There are a total of 225 edges and all of them are of equal length.
There are a total of 85 regular polygons, where 75 of them are identical and the remaining 10 have exactly one identical match.
The bottom figure has 48 edges, the one above it has 54 edges.
The answer is a hidden word.
Answer:
PRISM
Explanation:
Each figure is a prism with a regular polygon as base. The bottom most figure has 16-gon base, so it has 48 edges (16 from the top face, 16 from the bottom face, and 16 from the sides). Similarly, the one above it has 18-gon base. The ones shown in the image in the OP have 13-gon and 19-gon bases. It is natural to assume this is the top view, so these are the top two figures in the stack (the others are hidden under them). Counting the edges so far, we have (16+18+13+19)×3 = 198 edges.

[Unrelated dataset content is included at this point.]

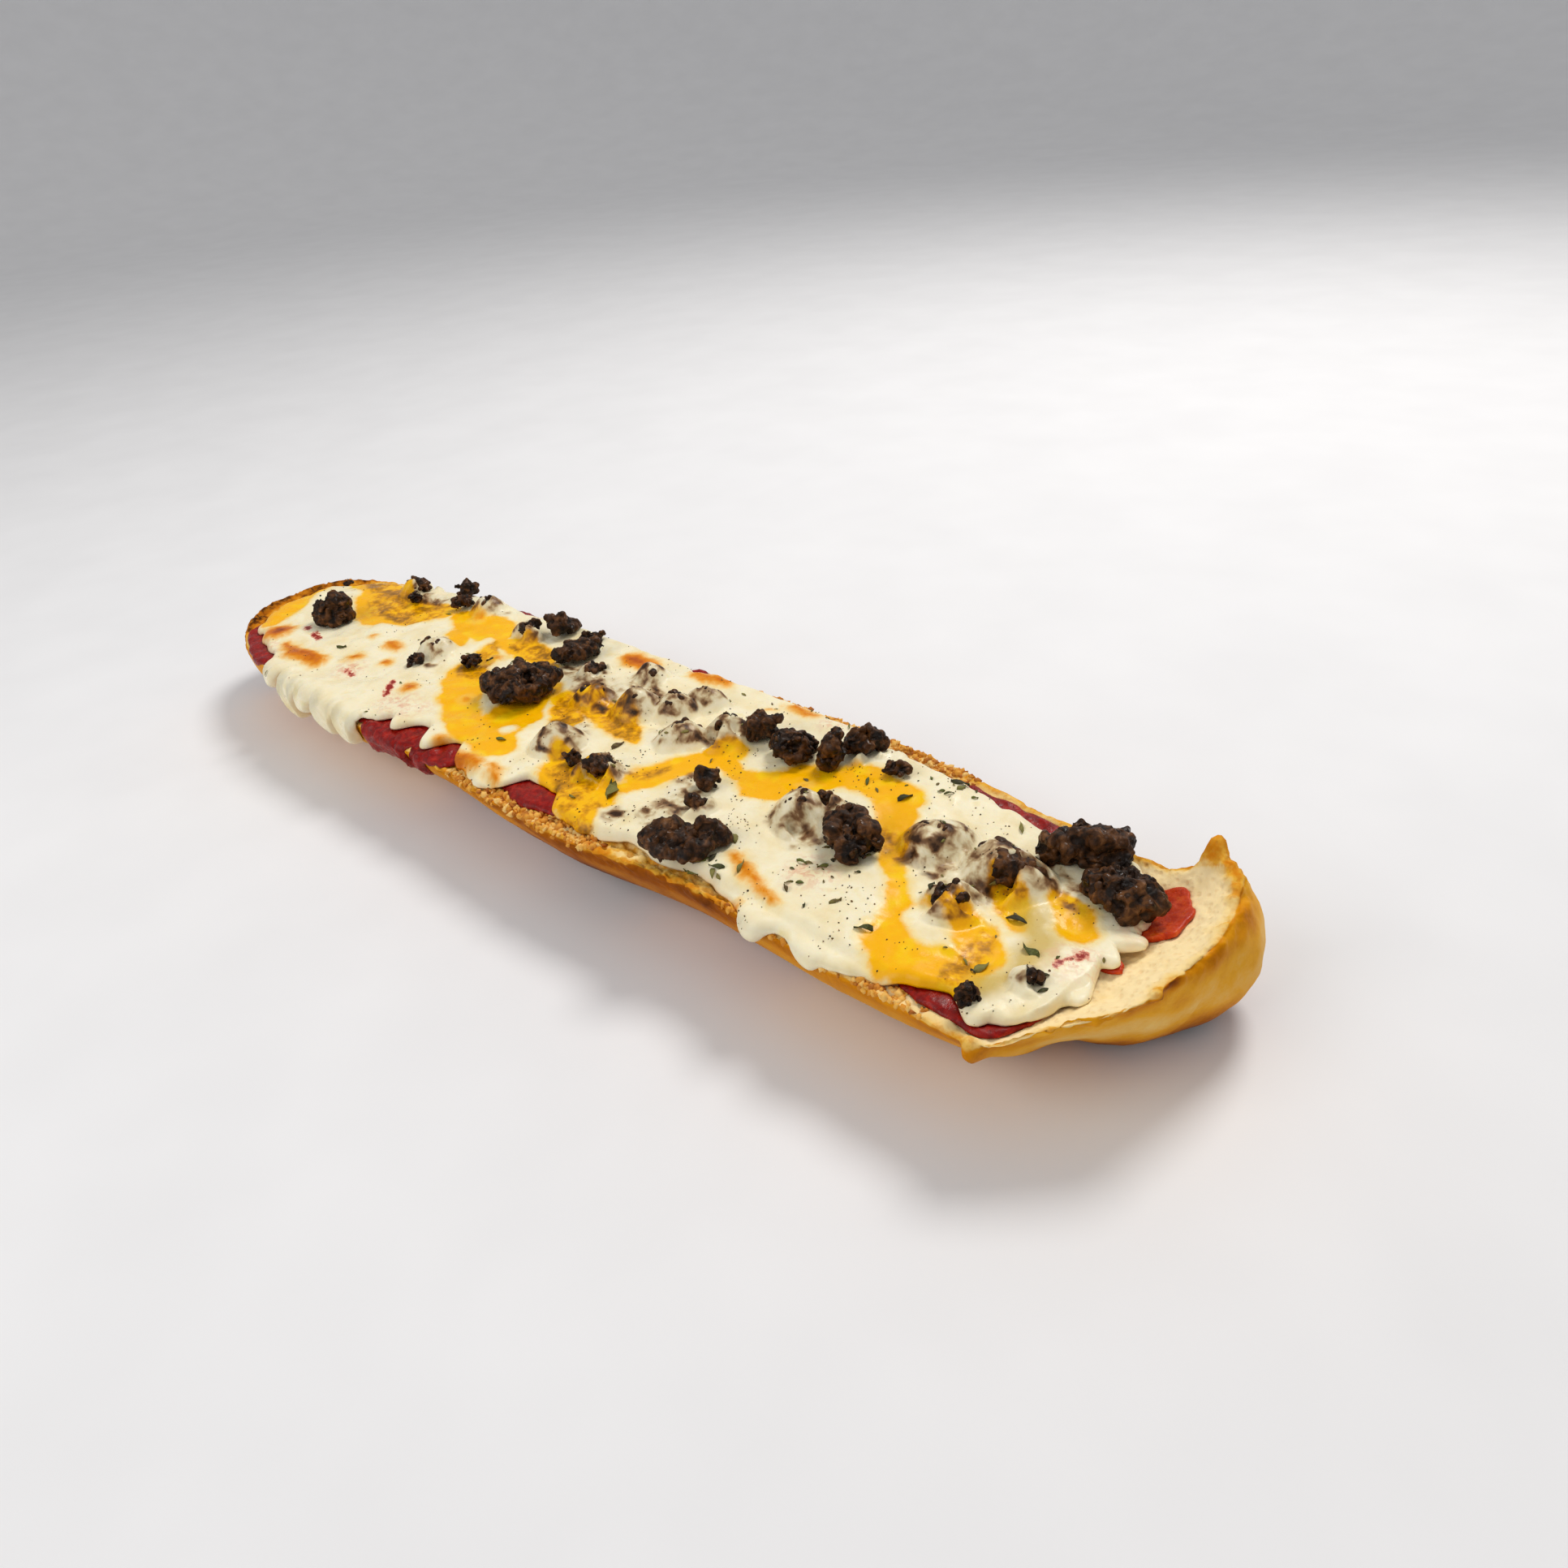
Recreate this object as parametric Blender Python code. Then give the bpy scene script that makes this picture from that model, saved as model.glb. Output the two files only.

The remaining number of edges is 225 - 198 = 27. Also, we already have 16+18+13+19 = 66 squares and 8 other regular polygons that form identical pairs, so we need 75-6 = 9 more squares and 10-8 = 2 other polygons that form an identical pair. The only way to do this is to have a middle prism with nonagon (9-gon) base. Now, using A1Z26, reading from bottom to top, we have 16, 18, 9, 19, 13 -> PRISM.